At the moment, however, we have far more questions than answers. However, new generations of developing and planned radio and X-ray observatories will be capable of enabling fundamental steps forward. Some newly functioning radio observatories, such as LOFAR, MWA, and JVLA are already beginning to reveal this potential. Other radio facilities under development or in planning, such as uGMRT, MeerKAT and ASKAP, up to SKA and ngVLA can go much further in revealing ICM cosmic ray electron populations and magnetic field distributions, cluster radio AGN behaviors and the various inter-relationships among these constituents. Coming generations of X-ray telescopes, such as eROSITA, HXMT, and especially ATHENA, will be able to characterize ICM dynamics much more completely than is possible at present. Similarly, improvements in measurements and interpretation of the kinetic Sunyaev-Zeldovich Effect afforded, for example, by statistical detections by ACT, SPT, and Planck and individual detections by MUSTANG and NIKA are opening up new paths to characterizing ICM bulk motions.
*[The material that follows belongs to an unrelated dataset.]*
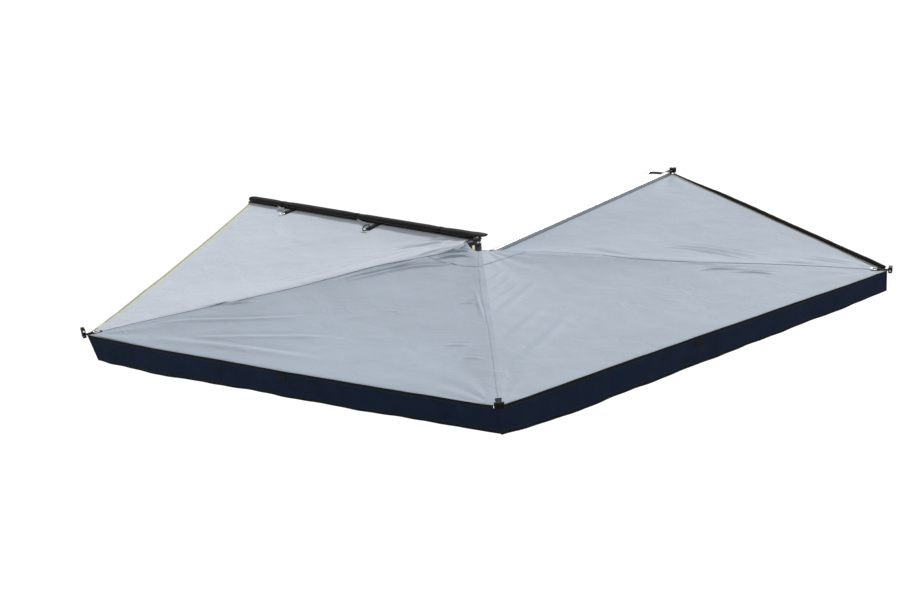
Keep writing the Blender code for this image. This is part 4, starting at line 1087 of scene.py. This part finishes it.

Simultaneously, rapid advances in computing power and improvements in algorithms are enabling much improved modeling of ICM dynamics as well as associated plasma physics.

Now is the time to initiate cross-community discussions of these issues, enabling essential coordination and cross-community stimulation, so that we will be prepared in the coming decades to take full advantage of these multiple technological advances.